### Dataset section

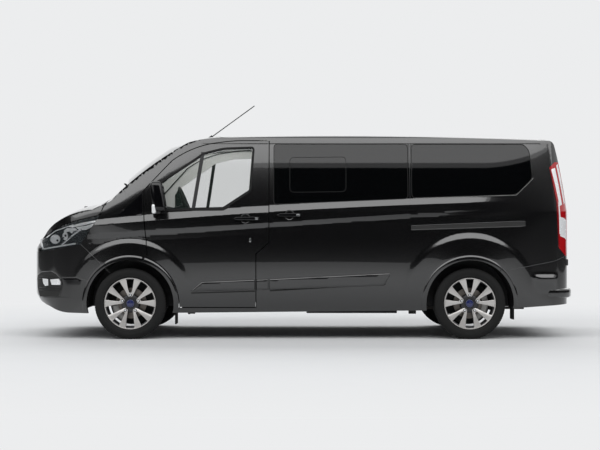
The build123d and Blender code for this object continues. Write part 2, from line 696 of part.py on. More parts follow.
def seat_row(rows):
    with BuildPart() as seats:
        for front_x, middle_y, width, top_z in rows:
            with Locations((front_x, middle_y, SEAT_FOOT_Z)):
                Box(480, width - 120, 260, align=(Align.MIN, Align.CENTER, Align.MIN))
            with Locations((front_x, middle_y, SEAT_FOOT_Z + 260)):
                Box(500, width, 130, align=(Align.MIN, Align.CENTER, Align.MIN))
            with BuildSketch(Plane.XZ.offset(-middle_y)):
                with BuildLine():
                    Polyline(
                        (front_x + 440, SEAT_FOOT_Z + 300), (front_x + 560, SEAT_FOOT_Z + 300),
                        (front_x + 670, top_z), (front_x + 570, top_z), close=True,
                    )
                make_face()
            extrude(amount=width / 2, both=True)
    return seats.part


keep("front_seats", seat_row(FRONT_SEATS))
keep("rear_seats", seat_row(REAR_SEATS))

# ---- Running gear --------------------------------------------------------------------------
SUBFRAME_Z = 205
SUBFRAME_TOP_Z = 330
with BuildPart() as engine_block:
    with Locations((-1880, 0, SUBFRAME_TOP_Z + SEAM)):
        Box(500, 620, 600, align=(Align.CENTER, Align.CENTER, Align.MIN))
keep("engine_block", engine_block.part)

KNUCKLE_Z = (240, 460)
with BuildPart() as front_subframe:
    with Locations((FRONT_AXLE_X, 0, SUBFRAME_Z)):
        Box(420, 760, 50)
        for side in (1, -1):
            with Locations((0, side * 575, 0)):
                Box(90, 400, 34)
            with Locations((0, side * KINGPIN_Y, 0)):
                Cylinder(34, 34)
            with Locations((0, side * KINGPIN_Y, 0)):
                Cylinder(12, 80, align=(Align.CENTER, Align.CENTER, Align.MIN))
    for side in (1, -1):
        with Locations((FRONT_AXLE_X - 180, side * 300, SUBFRAME_Z)):
            Box(60, 80, SUBFRAME_TOP_Z - SUBFRAME_Z, align=(Align.CENTER, Align.CENTER, Align.MIN))
        with Locations((FRONT_AXLE_X + 180, side * 300, SUBFRAME_Z)):
            Box(60, 80, FLOOR_Z[0] - SEAM - SUBFRAME_Z, align=(Align.CENTER, Align.CENTER, Align.MIN))
    with Locations((FRONT_AXLE_X, 0, SUBFRAME_TOP_Z)):
        Box(420, 660, 24, align=(Align.CENTER, Align.CENTER, Align.MAX))
keep("front_subframe", front_subframe.part)

with BuildPart() as knuckle:
    with Locations((FRONT_AXLE_X, -KINGPIN_Y, KNUCKLE_Z[0])):
        Box(76, 44, KNUCKLE_Z[1] - KNUCKLE_Z[0], align=(Align.CENTER, Align.CENTER, Align.MIN))
    with Locations((FRONT_AXLE_X, -KINGPIN_Y, SUBFRAME_Z + 24)):
        Cylinder(12 + BORE_GAP, 60, align=(Align.CENTER, Align.CENTER, Align.MIN), mode=Mode.SUBTRACT)
    with Locations((FRONT_AXLE_X, -KINGPIN_Y, TYRE_R)):
        Cylinder(SPINDLE_R, WHEEL_Y - KINGPIN_Y + 30, rotation=(90, 0, 0), align=(Align.CENTER, Align.CENTER, Align.MIN))
keep_pair("knuckle", knuckle.part)

LEAF_Z = TYRE_R - 65
with BuildPart() as rear_axle:
    with Locations((REAR_AXLE_X, 0, TYRE_R)):
        Cylinder(42, 2 * (WHEEL_Y - 95), rotation=(90, 0, 0))
        Cylinder(SPINDLE_R, 2 * (WHEEL_Y + 30), rotation=(90, 0, 0))
    for side in (1, -1):
        with Locations((REAR_AXLE_X, side * 520, TYRE_R - 40)):
            Box(120, 90, 40)
        with Locations((REAR_AXLE_X, side * 520, LEAF_Z)):
            Box(1180, 70, 22)
        with Locations((REAR_AXLE_X - 560, side * 520, LEAF_Z), (REAR_AXLE_X + 560, side * 520, LEAF_Z)):
            Box(50, 60, FLOOR_Z[0] - LEAF_Z - SEAM, align=(Align.CENTER, Align.CENTER, Align.MIN))
keep("rear_axle", rear_axle.part)

with BuildPart() as fuel_tank:
    with Locations((500, -330, FLOOR_Z[0] - SEAM)):
        Box(900, 560, 170, align=(Align.CENTER, Align.CENTER, Align.MAX))
    fillet(fuel_tank.edges().filter_by(Axis.X), radius=40)
keep("fuel_tank", fuel_tank.part)

SILENCER_R = 78
EXHAUST_Z = FLOOR_Z[0] - SEAM - SILENCER_R
# middle x, radius, length
EXHAUST_RUNS = [(300, SILENCER_R, 620), (-600, 28, 1300), (900, 28, 700)]
with BuildPart() as exhaust:
    for middle_x, radius, length in EXHAUST_RUNS:
        with Locations((middle_x, 330, EXHAUST_Z)):
            Cylinder(radius, length, rotation=(0, 90, 0))
keep("exhaust", exhaust.part)

# ---- Wheels --------------------------------------------------------------------------------
def turned(points):
    """A solid turned about a wheel's axle from radius and side distances."""
    with BuildPart() as solid:
        with BuildSketch(Plane.YZ):
            with BuildLine():
                Polyline(*[(y, radius) for radius, y in points], close=True)
            make_face()
        revolve(axis=Axis.Y)
    return solid.part


HALF_TYRE = TYRE_WIDTH / 2
tyre_shape = turned([
    (BEAD_R + 1, -79.5), (RIM_R + 2, -81.5), (RIM_R + 10, -98), (292, -HALF_TYRE), (324, -104), (340, -86),
    (TYRE_R, -60), (TYRE_R, 60), (340, 86), (324, 104), (292, HALF_TYRE), (RIM_R + 10, 98),
    (RIM_R + 2, 81.5), (BEAD_R + 1, 79.5),
])
HUB_BORE_R = SPINDLE_R + BORE_GAP
with BuildPart() as rim_shape:
    add(turned([
        (RIM_R, -90), (RIM_R, -82), (BEAD_R, -80), (BEAD_R, 80), (RIM_R, 82), (RIM_R, 90),
        (BEAD_R - 8, 88), (BEAD_R - 12, 0), (BEAD_R - 6, -88),
    ]))
    add(turned([(0.0, -66), (72, -62), (92, -44), (92, -10), (70, 10), (70, 20), (HUB_BORE_R, 20), (HUB_BORE_R, -40), (0.0, -40)]))
    for spoke in range(SPOKES):
        with BuildPart(mode=Mode.PRIVATE) as arm:
            with BuildSketch(Plane.XZ.offset(46)):
                Polygon((-16, 70), (16, 70), (30, BEAD_R - 4), (-30, BEAD_R - 4), align=None)
            extrude(amount=28)
        add(arm.part.rotate(Axis.Y, 360 / SPOKES * (spoke + 0.5)))
    # brake disc, carried by the hub
    with Locations(Pos(0, 12, 0) * Rotation(90, 0, 0)):
        Cylinder(DISC_R, 24)
        Cylinder(HUB_BORE_R, 60, mode=Mode.SUBTRACT)

for axle_name, axle_x in (("front", FRONT_AXLE_X), ("rear", REAR_AXLE_X)):
    keep_pair("tyre_" + axle_name, Pos(axle_x, -WHEEL_Y, TYRE_R) * tyre_shape)
    keep_pair("rim_" + axle_name, Pos(axle_x, -WHEEL_Y, TYRE_R) * rim_shape.part)

# ---- Mirrors and small outside pieces --------------------------------------------------------
with BuildPart() as mirror_left:
    with Locations((-1385, -1040, 1380)):
        Box(130, 190, 300)
    fillet(mirror_left.edges(), radius=30)
    with Locations((-1400, -930, 1240)):
        Box(100, 120, 70)
    with Locations((-1390, -975, 1260)):
        Box(90, 60, 60)
    add(envelope(-SEAT_GAP), mode=Mode.SUBTRACT)
keep_pair("mirror", mirror_left.part)

ANTENNA_FOOT = (-1000, 0, 1985)
ANTENNA_TILT = 54
ANTENNA_LENGTH = 630
with BuildPart() as antenna:
    with Locations(Pos(*ANTENNA_FOOT) * Rotation(0, ANTENNA_TILT, 0)):
        Cylinder(16, 90, align=(Align.CENTER, Align.CENTER, Align.MIN))
        Cylinder(5, ANTENNA_LENGTH, align=(Align.CENTER, Align.CENTER, Align.MIN))
    add(envelope(-SEAT_GAP), mode=Mode.SUBTRACT)
keep("antenna", antenna.part)

with BuildPart() as mud_flaps:
    for axle_x, bottom_z in ((FRONT_AXLE_X, 140), (REAR_AXLE_X, 185)):
        for side in (1, -1):
            with Locations((axle_x + ARCH_R + LINER + SEAM, side * 780, bottom_z)):
                Box(14, 180, 395 - bottom_z, align=(Align.MIN, Align.CENTER, Align.MIN))
keep("mud_flaps", mud_flaps.part)

for label, solid in pieces.items():
    solid.label = label
    export_step(solid, "parts/" + label + ".step")
    print(label, len(solid.solids()), solid.is_valid, round(solid.volume / 1e6, 2))
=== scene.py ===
# %% [markdown]
# # A long minibus, dressed
# The solid model already holds every panel, wheel and hinge at its real size and place. This
# lesson gives it the looks: rolled panel edges, glass, lamps, wheels and trim. Every piece is
# made in metres, in the solid model's own frame: -X is the front, -Y the left side, +Z up.

# %% Load the frame
import json
import math

import bmesh
import bpy
from mathutils import Matrix, Vector
from mathutils.bvhtree import BVHTree


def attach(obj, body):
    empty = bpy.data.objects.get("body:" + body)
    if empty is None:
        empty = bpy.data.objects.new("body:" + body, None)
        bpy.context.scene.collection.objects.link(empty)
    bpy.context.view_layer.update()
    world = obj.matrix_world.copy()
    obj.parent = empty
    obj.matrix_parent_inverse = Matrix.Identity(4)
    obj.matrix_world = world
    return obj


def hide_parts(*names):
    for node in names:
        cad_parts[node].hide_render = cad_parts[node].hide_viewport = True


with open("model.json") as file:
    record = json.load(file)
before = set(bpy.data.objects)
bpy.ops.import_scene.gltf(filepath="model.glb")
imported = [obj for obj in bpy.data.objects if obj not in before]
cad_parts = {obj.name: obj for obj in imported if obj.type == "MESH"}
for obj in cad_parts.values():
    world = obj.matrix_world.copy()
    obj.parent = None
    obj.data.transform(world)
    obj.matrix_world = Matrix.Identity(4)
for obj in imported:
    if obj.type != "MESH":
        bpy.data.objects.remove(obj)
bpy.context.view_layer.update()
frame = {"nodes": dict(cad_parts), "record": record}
nodes = frame["nodes"]

# %% [markdown]
# ## Camera
# A vehicle's side looks calm through a long lens far away, because the near and the far wheels
# then overlap. The camera stands level at about half the vehicle's height, square to the side.

# %% Camera
LENS_MM = 79.4
CAMERA_AT = (-0.016, -13.8, 1.04)
HORIZON_SHIFT = 0.0117
camera = bpy.data.cameras.new("camera")
camera.lens = LENS_MM
camera.sensor_width = 36
camera.shift_y = HORIZON_SHIFT
camera_object = bpy.data.objects.new("camera", camera)
camera_object.location = CAMERA_AT
camera_object.rotation_euler = (math.radians(90), 0, 0)
bpy.context.scene.collection.objects.link(camera_object)
bpy.context.scene.camera = camera_object
bpy.context.scene.view_settings.view_transform = "Standard"
print("camera at", CAMERA_AT, "lens", LENS_MM, "mm")

# %% [markdown]
# ## Colours and nodes
# Colours are written as they look on a screen. Blender mixes light in linear values, so one
# function converts them. A second small function adds a shader node, sets it and links it.

# %% Helpers for materials
MM = 0.001


def to_linear(code):
    """The linear colour, with alpha 1, of a screen colour such as 1A2B3C."""
    values = [int(code[i:i + 2], 16) / 255 for i in (0, 2, 4)]
    return tuple(v / 12.92 if v <= 0.04045 else ((v + 0.055) / 1.055) ** 2.4 for v in values) + (1.0,)


def add_node(tree, kind, settings=None, links=None):
    """Adds a node. Settings are for its properties and its sockets, links for its input sockets.

    A socket is given by its name, or by its number where several share a name.
    """
    node = tree.nodes.new(kind)
    for name, value in (settings or {}).items():
        if isinstance(name, int) or name in node.inputs:
            node.inputs[name].default_value = value
        else:
            setattr(node, name, value)
    for name, source in (links or {}).items():
        tree.links.new(source, node.inputs[name])
    return node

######

**Task requirements:** Using the data above, transcribe the lines that run from the line with "for label, solid" to the line with "for node in", both ends kept, and output nothing else.

**Response to the exercise:**
for label, solid in pieces.items():
    solid.label = label
    export_step(solid, "parts/" + label + ".step")
    print(label, len(solid.solids()), solid.is_valid, round(solid.volume / 1e6, 2))
=== scene.py ===
# %% [markdown]
# # A long minibus, dressed
# The solid model already holds every panel, wheel and hinge at its real size and place. This
# lesson gives it the looks: rolled panel edges, glass, lamps, wheels and trim. Every piece is
# made in metres, in the solid model's own frame: -X is the front, -Y the left side, +Z up.

# %% Load the frame
import json
import math

import bmesh
import bpy
from mathutils import Matrix, Vector
from mathutils.bvhtree import BVHTree


def attach(obj, body):
    empty = bpy.data.objects.get("body:" + body)
    if empty is None:
        empty = bpy.data.objects.new("body:" + body, None)
        bpy.context.scene.collection.objects.link(empty)
    bpy.context.view_layer.update()
    world = obj.matrix_world.copy()
    obj.parent = empty
    obj.matrix_parent_inverse = Matrix.Identity(4)
    obj.matrix_world = world
    return obj


def hide_parts(*names):
    for node in names:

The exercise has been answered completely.